Additionally, the draft guidelines stipulate that the loan agreement must detail the gold collateral, its assessed value, and the auction terms. This includes conditions under which the gold may be auctioned, notice periods for repayment, and settlement details. To further enhance communication, the RBI has directed lenders to use local or preferred languages of the borrower. For illiterate borrowers, lenders must explain key terms in the presence of a witness, ensuring that all parties fully understand the terms of the loan.
Market Reaction and Industry Sentiment
Despite the immediate negative market reaction, some industry experts remain optimistic about the long-term implications of the RBI’s guidelines. Umesh Mohanan, CEO of Indel Money, expressed to PTI that the RBI’s recent policy could actually improve business sentiment and lead to increased demand for gold loans, especially as gold prices remain near all-time highs.
Muthoot Finance, which derives 98% of its total Assets Under Management (AUM) from gold loans, recently announced that it had crossed the landmark milestone of ₹1 lakh crore in Gold Loan AUM as of March 13, 2025. This achievement underscores the company’s significant role in the gold loan market, despite being relatively small within the broader financial sector in India.
Stock Price Trajectory: A Rollercoaster Ride
The stock price of Muthoot Finance has seen a tumultuous journey over the past few years.

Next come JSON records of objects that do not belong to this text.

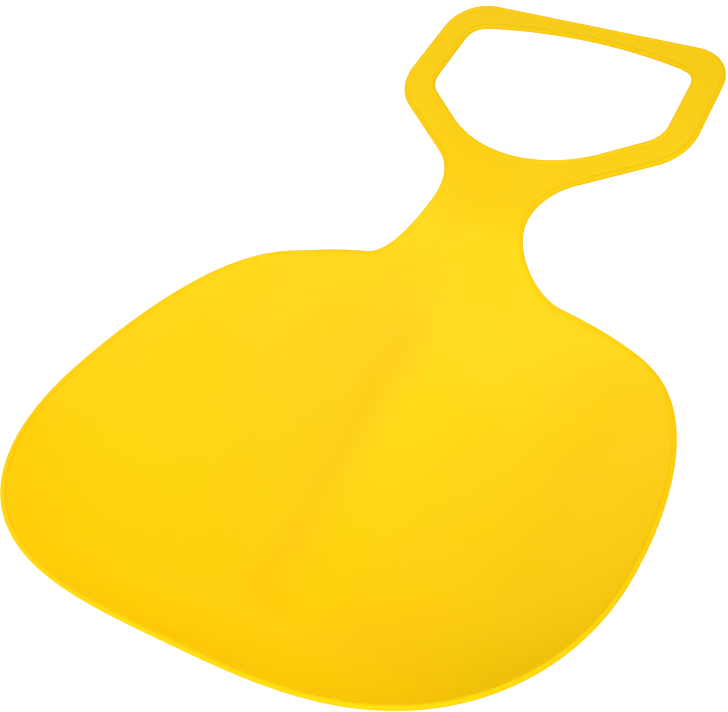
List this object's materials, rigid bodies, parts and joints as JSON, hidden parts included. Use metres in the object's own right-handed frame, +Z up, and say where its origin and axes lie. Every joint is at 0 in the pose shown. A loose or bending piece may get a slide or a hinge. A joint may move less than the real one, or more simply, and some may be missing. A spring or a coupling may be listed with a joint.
{
  "type": "snow slider",
  "caption": "Moulded plastic snow slider: a dished seat with a ridge between the legs that climbs through a neck to a flat six-sided hand loop.",
  "frame": {"origin": "on the ground, under the middle of the slider's length and width", "axes": "+Y from the seat towards the hand loop, +X to the seated rider's right, +Z up"},
  "size_m": [0.3916, 0.5027, 0.0991],
  "materials": {
    "yellow_plastic": "satin injection-moulded polyethylene, through-coloured warm yellow"
  },
  "bodies": {
    "root": {"slider_body": "yellow_plastic"}
  },
  "joints": []
}
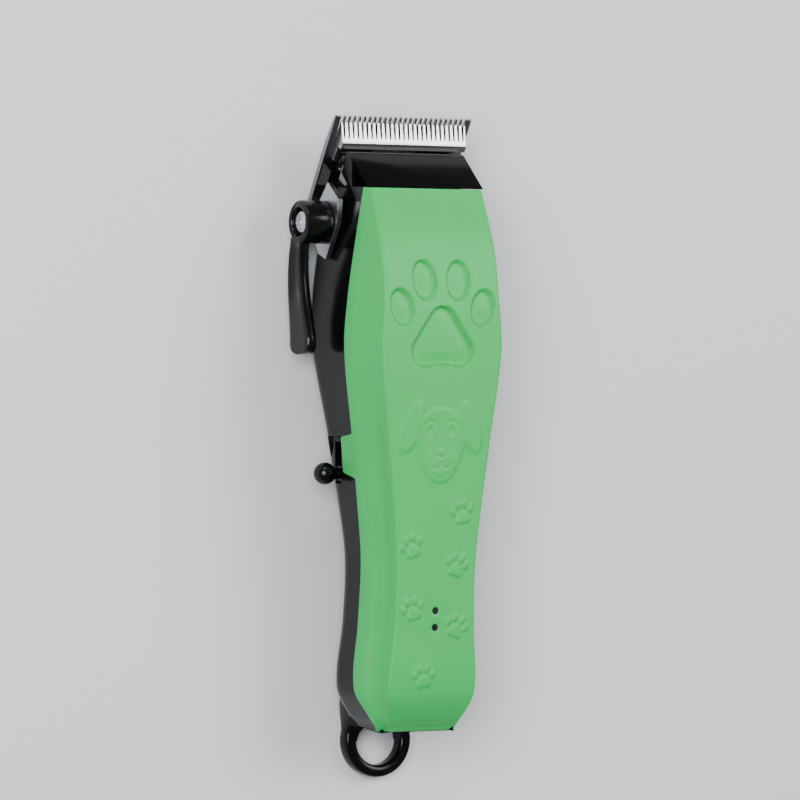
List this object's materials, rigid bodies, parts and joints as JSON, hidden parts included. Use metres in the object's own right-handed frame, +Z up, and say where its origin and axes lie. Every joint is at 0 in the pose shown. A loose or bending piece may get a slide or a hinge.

After suffering a severe decline between August 2021 and June 2022, the stock rebounded and continued to rise until March 2025, achieving a remarkable gain of 145%. During this period, it even reached a record high of ₹2,435.
However, the recent regulatory changes have led to a correction, with shares dropping 16% so far this month—the largest monthly decline since March 2020, when the stock plummeted by 30%.

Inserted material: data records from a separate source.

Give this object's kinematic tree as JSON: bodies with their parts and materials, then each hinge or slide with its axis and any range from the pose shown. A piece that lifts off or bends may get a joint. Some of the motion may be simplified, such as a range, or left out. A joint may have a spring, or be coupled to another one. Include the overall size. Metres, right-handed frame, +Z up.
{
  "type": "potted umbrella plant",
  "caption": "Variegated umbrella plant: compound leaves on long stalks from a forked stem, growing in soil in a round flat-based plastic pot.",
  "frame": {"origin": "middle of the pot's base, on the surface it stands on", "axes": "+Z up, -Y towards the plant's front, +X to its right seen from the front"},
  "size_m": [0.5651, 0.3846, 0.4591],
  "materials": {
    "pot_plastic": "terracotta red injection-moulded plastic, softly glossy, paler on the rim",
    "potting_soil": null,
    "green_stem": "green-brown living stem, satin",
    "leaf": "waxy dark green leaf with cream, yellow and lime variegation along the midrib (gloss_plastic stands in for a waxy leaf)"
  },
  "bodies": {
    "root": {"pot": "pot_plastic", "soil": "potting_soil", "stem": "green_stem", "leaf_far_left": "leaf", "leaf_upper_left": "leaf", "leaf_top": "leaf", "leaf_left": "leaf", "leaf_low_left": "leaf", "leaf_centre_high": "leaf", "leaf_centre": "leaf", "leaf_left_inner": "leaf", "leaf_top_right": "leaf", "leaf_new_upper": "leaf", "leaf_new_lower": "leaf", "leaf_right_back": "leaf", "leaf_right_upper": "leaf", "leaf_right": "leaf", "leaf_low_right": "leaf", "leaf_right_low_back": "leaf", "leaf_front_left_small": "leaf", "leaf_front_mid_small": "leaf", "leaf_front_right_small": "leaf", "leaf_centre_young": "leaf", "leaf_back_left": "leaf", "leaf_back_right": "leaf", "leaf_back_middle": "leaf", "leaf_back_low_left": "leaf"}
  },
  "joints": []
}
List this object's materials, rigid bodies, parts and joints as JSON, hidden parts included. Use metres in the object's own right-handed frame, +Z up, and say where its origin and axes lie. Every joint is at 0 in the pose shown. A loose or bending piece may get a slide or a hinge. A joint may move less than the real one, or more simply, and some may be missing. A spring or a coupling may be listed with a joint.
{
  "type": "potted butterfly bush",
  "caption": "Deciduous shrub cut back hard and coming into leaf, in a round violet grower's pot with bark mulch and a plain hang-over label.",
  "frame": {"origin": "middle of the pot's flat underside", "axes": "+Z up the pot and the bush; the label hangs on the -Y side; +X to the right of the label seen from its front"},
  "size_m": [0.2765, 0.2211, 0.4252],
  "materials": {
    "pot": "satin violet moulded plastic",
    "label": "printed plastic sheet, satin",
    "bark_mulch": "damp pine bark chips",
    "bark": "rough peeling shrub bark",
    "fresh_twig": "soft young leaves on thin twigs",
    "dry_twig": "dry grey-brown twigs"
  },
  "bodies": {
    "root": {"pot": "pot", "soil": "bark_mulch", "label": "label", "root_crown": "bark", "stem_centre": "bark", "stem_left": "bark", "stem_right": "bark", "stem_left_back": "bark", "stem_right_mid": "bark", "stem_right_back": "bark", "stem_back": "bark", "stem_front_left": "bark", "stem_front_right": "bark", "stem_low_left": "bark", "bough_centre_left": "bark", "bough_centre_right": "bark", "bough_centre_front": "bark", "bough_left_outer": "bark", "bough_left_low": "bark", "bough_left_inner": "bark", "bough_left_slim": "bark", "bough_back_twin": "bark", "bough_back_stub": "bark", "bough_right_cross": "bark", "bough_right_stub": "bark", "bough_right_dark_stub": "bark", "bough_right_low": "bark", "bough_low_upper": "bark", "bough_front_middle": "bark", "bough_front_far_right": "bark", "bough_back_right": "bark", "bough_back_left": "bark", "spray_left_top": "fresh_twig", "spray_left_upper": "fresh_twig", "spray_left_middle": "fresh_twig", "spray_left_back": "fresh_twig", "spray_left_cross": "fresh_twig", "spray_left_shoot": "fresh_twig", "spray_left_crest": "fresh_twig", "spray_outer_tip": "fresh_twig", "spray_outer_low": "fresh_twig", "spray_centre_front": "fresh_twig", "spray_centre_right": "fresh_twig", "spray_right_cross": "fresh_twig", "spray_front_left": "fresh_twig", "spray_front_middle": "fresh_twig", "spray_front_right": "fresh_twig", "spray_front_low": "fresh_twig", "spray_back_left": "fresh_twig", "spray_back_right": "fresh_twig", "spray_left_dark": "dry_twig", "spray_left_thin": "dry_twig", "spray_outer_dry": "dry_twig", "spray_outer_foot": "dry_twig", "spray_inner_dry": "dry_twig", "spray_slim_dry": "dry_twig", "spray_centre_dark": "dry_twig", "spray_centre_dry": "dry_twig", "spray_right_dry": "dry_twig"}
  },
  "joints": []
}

Analysts Weigh In: Long-Term Outlook
Despite the current volatility, analysts at Motilal Oswal Financial Services have stated that the draft gold-lending guidelines are not disruptive. They view the changes as a means to harmonize regulations for all entities offering gold loans. According to their analysis, while some operational adjustments will be necessary for both banks and NBFCs, they do not foresee these guidelines having any long- or medium-term impact on the loan growth or profitability of gold loan companies, including Muthoot Finance, Manappuram, and IIFL Finance.
Conclusion
The recent decline in Muthoot Finance’s stock price highlights the sensitivity of financial markets to regulatory changes. While the RBI’s new guidelines aim to enhance transparency and protect borrowers, the immediate market reaction has been negative. However, industry experts suggest that these changes could ultimately lead to a more robust gold loan market, especially as gold prices remain strong. As always, investors are advised to conduct thorough research and consult with certified experts before making any investment decisions.